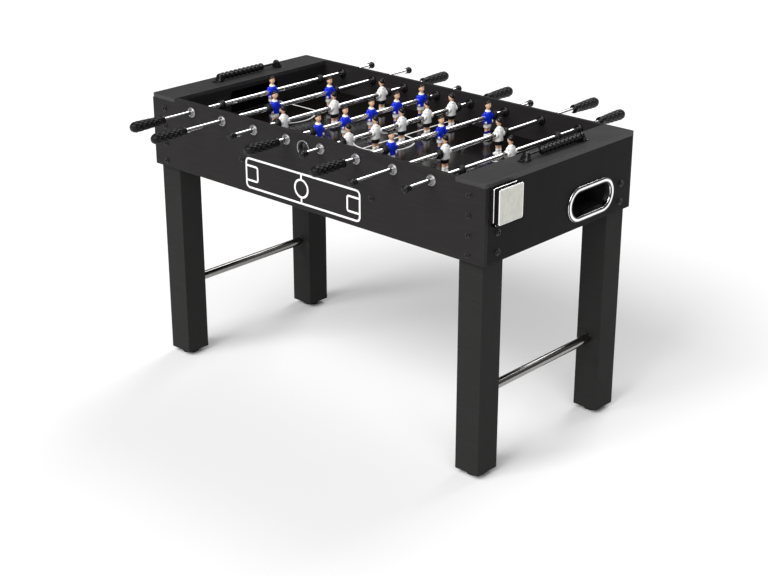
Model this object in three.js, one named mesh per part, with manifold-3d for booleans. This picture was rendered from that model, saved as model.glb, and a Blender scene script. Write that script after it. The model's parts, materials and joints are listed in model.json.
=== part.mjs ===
// Foosball table, 4 ft class: a black panel cabinet on four square legs, eight sliding and turning
// player rods, two score counters, two ball returns and a folding drink holder.
//
// Frame: millimetres, +X along the table, +Y away from the front panel, +Z up, origin on the floor
// under the middle of the cabinet.  Everything that sits at one end or on one team is built once, for
// the right end or for the front team, and its twin is the same group turned half a turn about Z.
import * as THREE from "three";
import { mergeVertices } from "three/addons/utils/BufferGeometryUtils.js";
import Module from "manifold-3d";

const wasm = await Module();
wasm.setup();

// ---- driving dimensions ------------------------------------------------------------------------
const LENGTH = 1219; // cabinet along X (48 in)
const WIDTH = 610; // cabinet along Y (24 in)
const HEIGHT = 800; // floor to the top face
const CABINET = 208; // height of the cabinet's panels
const FIT = 0.3; // gap between pieces that touch

const PANEL = 12; // board thickness of sides, ends and end tops
const GOAL_WALL = 6;
const END_TOP_WIDTH = 94.7;
const CORNER_RADIUS = 6;

const LEG = 76; // leg section
const FOOT_HEIGHT = 12.7;
const FOOT_RADIUS = 25;
const FOOT_CHAMFER = 3;
const STEM_RADIUS = 4.7;
const STEM_LENGTH = 36;
const TUBE_RADIUS = 12.5;
const TUBE_HEIGHT = 223;

const ROD_COUNT = 8;
const ROD_PITCH = 126;
const ROD_RADIUS = 6.5;
const ROD_BORE = 4.3;
const ROD_DEPTH = 26; // rod axis below the top face
const FIELD_DEPTH = 62; // playing surface below the rod axis
const FIELD = 6;
const BATTEN = { x: 241, width: 30, height: 40 };

const BEARING = { flange: 6, radius: 15, sleeve: 10.7, innerFlange: 5, innerRadius: 13.5 };
const GRIP_LENGTH = 112;
const GRIP_SOCKET = 100; // how deep the rod reaches into the grip
const CAP = { length: 22, radius: 10 };
const BUMPER = { length: 14, radius: 13, gap: 0.5 };
const MAN_HALF_WIDTH = 17;
const MAN_PIN = { radius: 1.5, clearance: 0.4, core: 3.3, coreOverrun: 4 };

const GOAL = { halfWidth: 95, height: 66, cornerRadius: 12 };
const SERVE = { radius: 19, ring: 22.5, thickness: 3, depth: 38, wall: 3 };
const RETURN = { y: 123, depth: 144, length: 196, height: 94, rim: 13, flange: 4, wall: 3 };
const TROUGH = { clearance: 3, overlap: 7, fall: 42, underField: 4 };
const SCORE = { y: 20, half: 108, barRadius: 3, barHeight: 13, beads: 10, beadPitch: 16.6, beadRadius: 11 };
const BEAD = { bore: 3.6, groove: 4, shoulder: 4.2 };
const RAIL_FOOT = { half: 13, arch: 10, upright: 10, length: 26, plate: 4 };
const HOLDER = { y: -232, width: 92, height: 98, top: 16, plate: 4, depth: 20.7, wall: 6, face: 3 };
const HINGE = { x: FIT + HOLDER.plate + 4.7, z: 6.5, pin: 2, knuckle: 4.2, ear: 4, earRadius: 5.5 };
const HINGE_WEB = { half: 2.5, top: 8 };

// One row per rod from the left: team, men, their spacing, how far each rod end stands clear of its
// bearing when the rod is centred, and how far the stored pose is slid from there along +Y.
const RODS = [
  { team: "front", men: 1, spacing: 0, reach: 96, slid: 0 },
  { team: "front", men: 2, spacing: 218, reach: 127, slid: 0 },
  { team: "back", men: 3, spacing: 196, reach: 62, slid: 0 },
  { team: "front", men: 5, spacing: 103.5, reach: 46, slid: 18 },
  { team: "back", men: 5, spacing: 103.5, reach: 50, slid: 4 },
  { team: "front", men: 3, spacing: 196, reach: 60, slid: 20 },
  { team: "back", men: 2, spacing: 218, reach: 127, slid: 0 },
  { team: "back", men: 1, spacing: 0, reach: 74, slid: 0 },
];
const GOALKEEPER_BUMPER = 195; // from a lone man to his bumpers; on other rods they are beside the end men

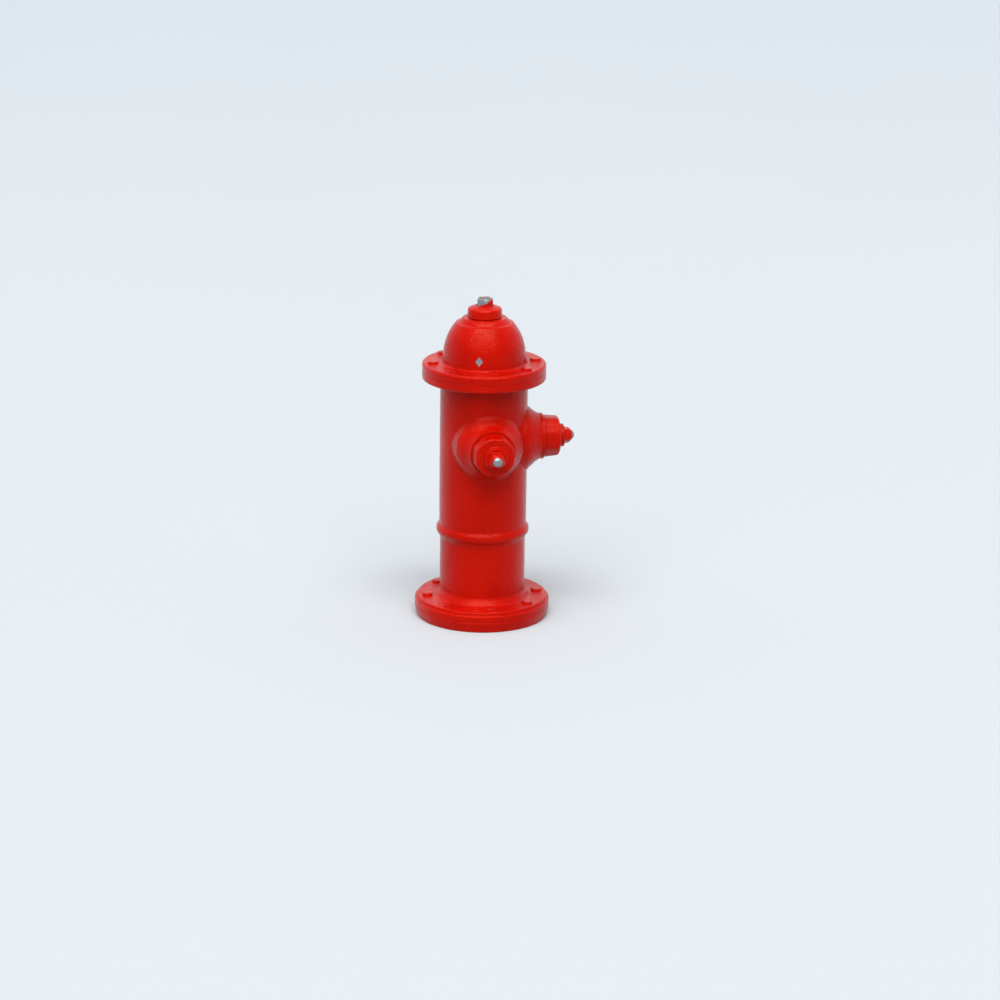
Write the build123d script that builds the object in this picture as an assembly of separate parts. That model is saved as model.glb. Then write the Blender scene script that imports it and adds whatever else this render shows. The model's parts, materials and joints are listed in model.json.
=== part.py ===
"""Dry-barrel fire hydrant with three hose outlets, millimetres, +Z up.

The origin is the centre of the underside. The front outlet points along -Y, the side outlet
along +X and the rear outlet along +Y.
"""

from build123d import *
import os

# ---- Driving dimensions ----
HEIGHT = 762.0
UPPER_RADIUS = 102.0
LOWER_RADIUS = 100.0
BARREL_BORE = 89.0
BEAD_RADIUS = 108.5
BEAD_HEIGHT = 210.0

FOOT_RADIUS = 158.4
FOOT_STEP_RADIUS = 152.5
GROUND_FLANGE_THICKNESS = 25.0
GASKET_THICKNESS = 1.5
FOOT_TOP = 48.0
INLET_RADIUS = 76.0
THROAT_TOP = 36.0

FLANGE_RADIUS = 144.0
FLANGE_BOTTOM = 571.5
JOINT_HEIGHT = 590.0
FLANGE_TOP = 611.0

BOLTS = 8
BOLT_RADIUS = 7.9
TAPPED_RADIUS = 8.0
CLEARANCE_HOLE = 8.5
BOLT_HEAD_RADIUS = 13.86
BONNET_BOLT_CIRCLE = 120.0
FOOT_BOLT_CIRCLE = 130.0
FOOT_BOLT_HEAD = 5.5
BONNET_BOLT_HEAD = 5.0
MOUNT_HOLE_RADIUS = 7.0
MOUNT_HOLE_DEPTH = 15.0

OUTLETS = {"front": -90.0, "side": 0.0, "rear": 90.0}
OUTLET_HEIGHT = 428.0
BOSS_END = 132.0
BOSS_RADIUS = 54.0
NOZZLE_BORE = 31.75
NOZZLE_THREAD = 38.5
NOZZLE_ROOT = 44.0
NOZZLE_FLANGE_END = 139.0
NOZZLE_END = 165.0
CAP_END = 176.0
CAP_STEP_END = 189.0
CAP_NUT_END = 213.5
NUT_RADIUS = 20.0
THREAD_CLEARANCE = 0.3

STEM_RADIUS = 15.875
STEM_THREAD_RADIUS = 14.0
STROKE = 38.1
RUNNING_CLEARANCE = 0.05

SEAT_FACE = 178.0
SEAT_BORE = 63.0
LEDGE_BORE = 74.0
LEDGE_TOP = 206.0
PORT_HEIGHT = 190.0
PORT_ANGLES = (45.0, 135.0)
COUPLING_CENTRE = 301.0

SHOULDER_HEIGHT = 662.3
HOUSING_BOTTOM = 616.0
HOUSING_BORE = 26.0
HOUSING_RADIUS = 38.0
WEB_BOTTOM = 684.0
LEDGE_HEIGHT = 690.0
BONNET_BORE = 33.0
BONNET_TOP = 718.0
NUT_BOTTOM = 673.6
SHAFT_RADIUS = 20.95
SHIELD_BOTTOM = 719.5
SHIELD_TOP = 744.0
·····
§ Stated problem: Return each entry from the material above exactly as it appears.

§ Answer to the task:
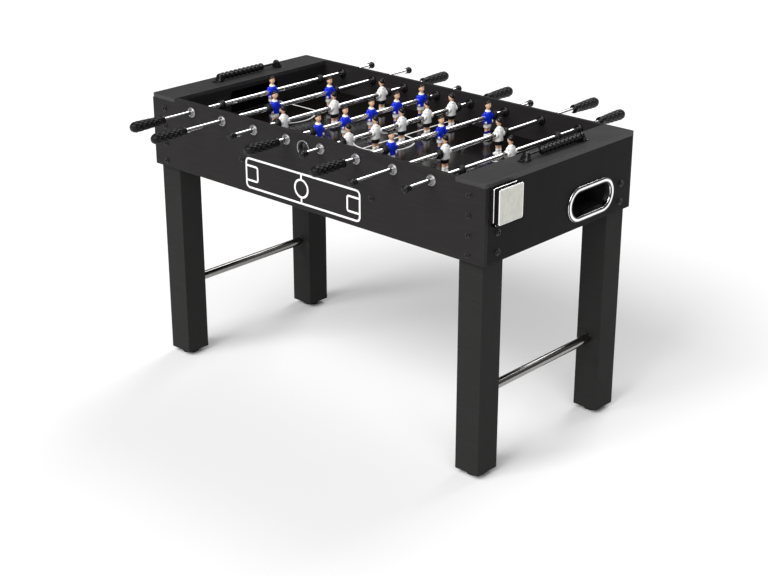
Model this object in three.js, one named mesh per part, with manifold-3d for booleans. This picture was rendered from that model, saved as model.glb, and a Blender scene script. Write that script after it. The model's parts, materials and joints are listed in model.json.
=== part.mjs ===
// Foosball table, 4 ft class: a black panel cabinet on four square legs, eight sliding and turning
// player rods, two score counters, two ball returns and a folding drink holder.
//
// Frame: millimetres, +X along the table, +Y away from the front panel, +Z up, origin on the floor
// under the middle of the cabinet.  Everything that sits at one end or on one team is built once, for
// the right end or for the front team, and its twin is the same group turned half a turn about Z.
import * as THREE from "three";
import { mergeVertices } from "three/addons/utils/BufferGeometryUtils.js";
import Module from "manifold-3d";

const wasm = await Module();
wasm.setup();

// ---- driving dimensions ------------------------------------------------------------------------
const LENGTH = 1219; // cabinet along X (48 in)
const WIDTH = 610; // cabinet along Y (24 in)
const HEIGHT = 800; // floor to the top face
const CABINET = 208; // height of the cabinet's panels
const FIT = 0.3; // gap between pieces that touch

const PANEL = 12; // board thickness of sides, ends and end tops
const GOAL_WALL = 6;
const END_TOP_WIDTH = 94.7;
const CORNER_RADIUS = 6;

const LEG = 76; // leg section
const FOOT_HEIGHT = 12.7;
const FOOT_RADIUS = 25;
const FOOT_CHAMFER = 3;
const STEM_RADIUS = 4.7;
const STEM_LENGTH = 36;
const TUBE_RADIUS = 12.5;
const TUBE_HEIGHT = 223;

const ROD_COUNT = 8;
const ROD_PITCH = 126;
const ROD_RADIUS = 6.5;
const ROD_BORE = 4.3;
const ROD_DEPTH = 26; // rod axis below the top face
const FIELD_DEPTH = 62; // playing surface below the rod axis
const FIELD = 6;
const BATTEN = { x: 241, width: 30, height: 40 };

const BEARING = { flange: 6, radius: 15, sleeve: 10.7, innerFlange: 5, innerRadius: 13.5 };
const GRIP_LENGTH = 112;
const GRIP_SOCKET = 100; // how deep the rod reaches into the grip
const CAP = { length: 22, radius: 10 };
const BUMPER = { length: 14, radius: 13, gap: 0.5 };
const MAN_HALF_WIDTH = 17;
const MAN_PIN = { radius: 1.5, clearance: 0.4, core: 3.3, coreOverrun: 4 };

const GOAL = { halfWidth: 95, height: 66, cornerRadius: 12 };
const SERVE = { radius: 19, ring: 22.5, thickness: 3, depth: 38, wall: 3 };
const RETURN = { y: 123, depth: 144, length: 196, height: 94, rim: 13, flange: 4, wall: 3 };
const TROUGH = { clearance: 3, overlap: 7, fall: 42, underField: 4 };
const SCORE = { y: 20, half: 108, barRadius: 3, barHeight: 13, beads: 10, beadPitch: 16.6, beadRadius: 11 };
const BEAD = { bore: 3.6, groove: 4, shoulder: 4.2 };
const RAIL_FOOT = { half: 13, arch: 10, upright: 10, length: 26, plate: 4 };
const HOLDER = { y: -232, width: 92, height: 98, top: 16, plate: 4, depth: 20.7, wall: 6, face: 3 };
const HINGE = { x: FIT + HOLDER.plate + 4.7, z: 6.5, pin: 2, knuckle: 4.2, ear: 4, earRadius: 5.5 };
const HINGE_WEB = { half: 2.5, top: 8 };

// One row per rod from the left: team, men, their spacing, how far each rod end stands clear of its
// bearing when the rod is centred, and how far the stored pose is slid from there along +Y.
const RODS = [
  { team: "front", men: 1, spacing: 0, reach: 96, slid: 0 },
  { team: "front", men: 2, spacing: 218, reach: 127, slid: 0 },
  { team: "back", men: 3, spacing: 196, reach: 62, slid: 0 },
  { team: "front", men: 5, spacing: 103.5, reach: 46, slid: 18 },
  { team: "back", men: 5, spacing: 103.5, reach: 50, slid: 4 },
  { team: "front", men: 3, spacing: 196, reach: 60, slid: 20 },
  { team: "back", men: 2, spacing: 218, reach: 127, slid: 0 },
  { team: "back", men: 1, spacing: 0, reach: 74, slid: 0 },
];
const GOALKEEPER_BUMPER = 195; // from a lone man to his bumpers; on other rods they are beside the end men

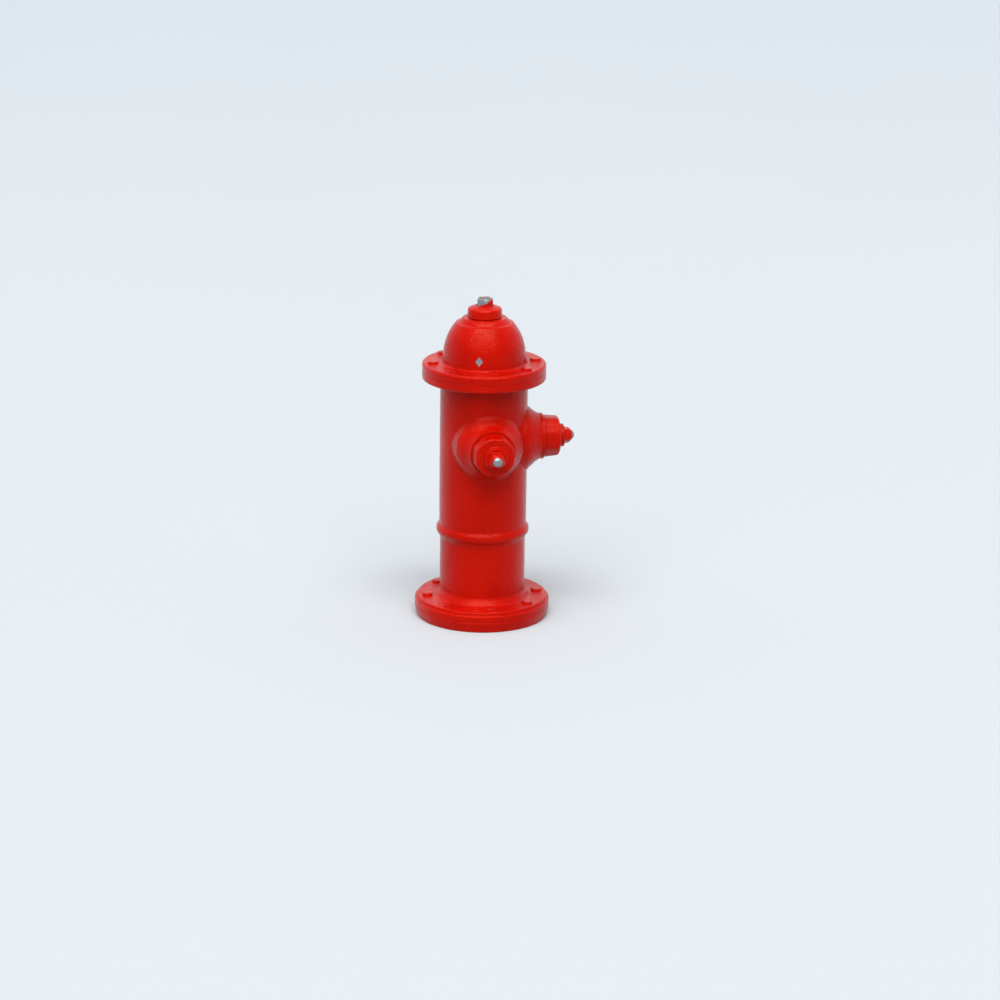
Write the build123d script that builds the object in this picture as an assembly of separate parts. That model is saved as model.glb. Then write the Blender scene script that imports it and adds whatever else this render shows. The model's parts, materials and joints are listed in model.json.
=== part.py ===
"""Dry-barrel fire hydrant with three hose outlets, millimetres, +Z up.

The origin is the centre of the underside. The front outlet points along -Y, the side outlet
along +X and the rear outlet along +Y.
"""

from build123d import *
import os

# ---- Driving dimensions ----
HEIGHT = 762.0
UPPER_RADIUS = 102.0
LOWER_RADIUS = 100.0
BARREL_BORE = 89.0
BEAD_RADIUS = 108.5
BEAD_HEIGHT = 210.0

FOOT_RADIUS = 158.4
FOOT_STEP_RADIUS = 152.5
GROUND_FLANGE_THICKNESS = 25.0
GASKET_THICKNESS = 1.5
FOOT_TOP = 48.0
INLET_RADIUS = 76.0
THROAT_TOP = 36.0

FLANGE_RADIUS = 144.0
FLANGE_BOTTOM = 571.5
JOINT_HEIGHT = 590.0
FLANGE_TOP = 611.0

BOLTS = 8
BOLT_RADIUS = 7.9
TAPPED_RADIUS = 8.0
CLEARANCE_HOLE = 8.5
BOLT_HEAD_RADIUS = 13.86
BONNET_BOLT_CIRCLE = 120.0
FOOT_BOLT_CIRCLE = 130.0
FOOT_BOLT_HEAD = 5.5
BONNET_BOLT_HEAD = 5.0
MOUNT_HOLE_RADIUS = 7.0
MOUNT_HOLE_DEPTH = 15.0

OUTLETS = {"front": -90.0, "side": 0.0, "rear": 90.0}
OUTLET_HEIGHT = 428.0
BOSS_END = 132.0
BOSS_RADIUS = 54.0
NOZZLE_BORE = 31.75
NOZZLE_THREAD = 38.5
NOZZLE_ROOT = 44.0
NOZZLE_FLANGE_END = 139.0
NOZZLE_END = 165.0
CAP_END = 176.0
CAP_STEP_END = 189.0
CAP_NUT_END = 213.5
NUT_RADIUS = 20.0
THREAD_CLEARANCE = 0.3

STEM_RADIUS = 15.875
STEM_THREAD_RADIUS = 14.0
STROKE = 38.1
RUNNING_CLEARANCE = 0.05

SEAT_FACE = 178.0
SEAT_BORE = 63.0
LEDGE_BORE = 74.0
LEDGE_TOP = 206.0
PORT_HEIGHT = 190.0
PORT_ANGLES = (45.0, 135.0)
COUPLING_CENTRE = 301.0

SHOULDER_HEIGHT = 662.3
HOUSING_BOTTOM = 616.0
HOUSING_BORE = 26.0
HOUSING_RADIUS = 38.0
WEB_BOTTOM = 684.0
LEDGE_HEIGHT = 690.0
BONNET_BORE = 33.0
BONNET_TOP = 718.0
NUT_BOTTOM = 673.6
SHAFT_RADIUS = 20.95
SHIELD_BOTTOM = 719.5
SHIELD_TOP = 744.0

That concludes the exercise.